Selon l’histoire, Ahmed al-Tijani faisait à ceux qui le suivaient et à leurs proches des promesses formelles de salut tout à fait exceptionnelles, dont la propagande tidjanie allait faire un large usage : la protection contre les affres qui accompagnent la mort, et contre les risques de condamnation au moment du Jugement dernier, la promesse aux adeptes d’une place réservée auprès du Tout-Puissant, qui leur pardonnerait tous leurs péchés. Ces derniers iraient, avec leurs familles et leurs proches, directement au plus haut du paradis. Il était dit que le Prophète aime tous ceux qui aiment le cheikh Al-Tijani, et que celui qui aime le cheikh ne mourrait qu’en état de sainteté.
Le rituel tidjani
Une voie nouvelle, une voie sûre, une voie rapide, débarrassée des longs exercices ascétiques d’autres voies, telle paraissait être la Tidjaniya. On comprend à la fois le pouvoir d’attraction qu’elle exerça assez rapidement, ainsi que l’hostilité suscitée par son arrogance théologique.
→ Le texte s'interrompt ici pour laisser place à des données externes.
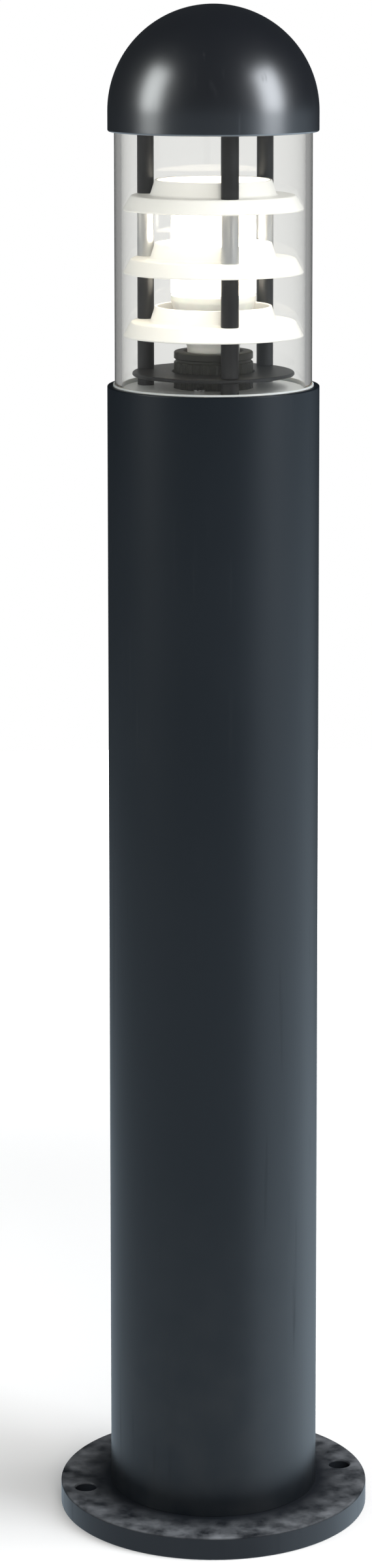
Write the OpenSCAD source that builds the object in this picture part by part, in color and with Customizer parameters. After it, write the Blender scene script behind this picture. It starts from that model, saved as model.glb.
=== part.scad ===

Elle se heurta à d’autres confréries concurrentes et à ceux qui considéraient que de telles prétentions, ainsi que le statut conféré à son fondateur, étaient signe d’hérésie.
Ahmed al-Tijani lui-même, en butte à l’hostilité des autorités ottomanes du moment, s’installa à Fès, en 1798, où il mourut en 1815.
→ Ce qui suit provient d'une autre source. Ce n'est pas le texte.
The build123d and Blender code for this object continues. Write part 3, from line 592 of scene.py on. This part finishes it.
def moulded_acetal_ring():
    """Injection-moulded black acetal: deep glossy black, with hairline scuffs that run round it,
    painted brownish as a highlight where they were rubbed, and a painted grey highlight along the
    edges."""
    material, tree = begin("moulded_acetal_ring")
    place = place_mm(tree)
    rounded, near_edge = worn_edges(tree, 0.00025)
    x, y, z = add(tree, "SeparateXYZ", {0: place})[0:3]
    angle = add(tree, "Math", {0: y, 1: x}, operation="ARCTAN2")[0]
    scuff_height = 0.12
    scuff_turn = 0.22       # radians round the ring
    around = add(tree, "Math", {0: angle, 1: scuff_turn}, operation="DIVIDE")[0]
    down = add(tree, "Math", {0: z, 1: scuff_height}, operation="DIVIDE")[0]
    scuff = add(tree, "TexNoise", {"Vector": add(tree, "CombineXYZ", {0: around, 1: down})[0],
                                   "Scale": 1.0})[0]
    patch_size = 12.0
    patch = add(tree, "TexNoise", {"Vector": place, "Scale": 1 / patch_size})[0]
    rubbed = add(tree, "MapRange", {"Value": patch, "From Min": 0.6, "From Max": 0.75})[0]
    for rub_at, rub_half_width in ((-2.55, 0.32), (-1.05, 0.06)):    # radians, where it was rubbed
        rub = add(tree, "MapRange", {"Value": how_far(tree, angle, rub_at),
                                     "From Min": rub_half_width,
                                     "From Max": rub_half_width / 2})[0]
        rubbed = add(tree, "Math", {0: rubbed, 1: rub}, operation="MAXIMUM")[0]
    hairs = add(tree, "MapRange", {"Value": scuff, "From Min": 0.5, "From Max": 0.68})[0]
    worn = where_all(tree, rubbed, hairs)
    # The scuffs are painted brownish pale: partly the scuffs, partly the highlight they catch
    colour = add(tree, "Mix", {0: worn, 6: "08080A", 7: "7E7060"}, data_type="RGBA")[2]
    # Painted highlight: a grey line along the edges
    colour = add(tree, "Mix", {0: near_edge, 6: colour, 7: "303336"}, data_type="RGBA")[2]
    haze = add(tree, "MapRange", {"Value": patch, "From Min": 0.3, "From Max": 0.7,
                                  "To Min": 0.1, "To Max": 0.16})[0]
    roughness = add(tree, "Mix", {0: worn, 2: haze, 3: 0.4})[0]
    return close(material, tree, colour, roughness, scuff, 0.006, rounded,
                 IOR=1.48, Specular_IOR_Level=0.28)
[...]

Le rituel est l’un des principaux signes distinctifs d’appartenance et il accompagne fortement la vie quotidienne du fidèle, plus que dans d’autres confréries. Fixé initialement par Ahmed al-Tijani lui-même, ce rituel se compose d’une série de récitations, dont le nombre peut varier d’une branche de la confrérie à une autre. Pour décompter exactement ces récitations, les fidèles sont munis d’un chapelet.
Il faut dire que ce rituel se compose de trois éléments : le wird, la wazîfa et le dhikr.
A) Le wird, à réciter matin et soir, se compose lui-même de trois récitations :
•Astaghfiru Allah (« je demande pardon à Dieu ») : 100 fois
•Salât al-Fâtih (« la prière pour Celui qui ouvre » – c’est-à-dire le Prophète) : 100 fois. Les écrits tidjanis ont conféré des mérites et bienfaits particuliers à ce texte très bref, allant parfois jusqu’à considérer sa récitation comme équivalente à celle du Coran. C’est l’un des cœurs de la polémique avec les adversaires de la confrérie.
•Shahâda (« attestation, témoignage ») : 100 fois. La shahâda est la profession de foi musulmane, qui marque l’appartenance à l’islam : « Il n’y a d’autre dieu que Dieu, et Mahomet est son Envoyé ».
B) La wazîfa (« tâche, obligation »), une spécificité de la Tidjaniya, est, en quelque sorte, un wird supplémentaire, à réciter une fois par jour, matin ou soir. Al-Hajj Malik Sy la recommande matin et soir. Elle vient à la suite du wird et se compose des mêmes éléments, sauf le dernier : Astaghfiru Allah : 30 fois ; Salât al-Fâtih : 50 fois ; Shahâda : 100 fois ; Jawharat al-kamal (« La Perle de la perfection ») : 12 fois (et 11 pour les partisans de cheikh Hamallah). La Jawharat al-kamal fait aussi l’objet de vives polémiques.
Pendant la wazîfa , les Tidjanis ont la particularité de se réunir en cercle sur un drap blanc. La pratique, qui remonte au fondateur, et avait alors pour but d’assurer une assise propre, est devenue une tradition aux connotations mystiques : elle honore la présence des anges qui, d’après un hadith , seraient présents dans tous les cercles d’adoration. Elle honore aussi celle du Prophète et de ses quatre premiers califes, qui surviendrait, selon la croyance des fidèles, à partir de la septième récitation de la Jawharat al-kamal .
C) Le dhikr est accompli le vendredi soir, en commun sauf empêchement. Il comprend : Astaghfiru Allah : 3 fois ; salât al-Fâtih : 3 fois ; shahâda : 1 000 fois ou plus (jusqu’à 1 300). Certains clôturent par le nom d’Allah : 300 fois.
Il existe toute une littérature qui précise les heures et les modalités idéales de ces récitations, et prévoit les cas d’impossibilité et de rattrapage des récitations manquées. Ce rituel, assez contraignant et entouré d’un certain formalisme, représente, pour le croyant, une discipline supplémentaire qui s’ajoute aux cinq prières quotidiennes.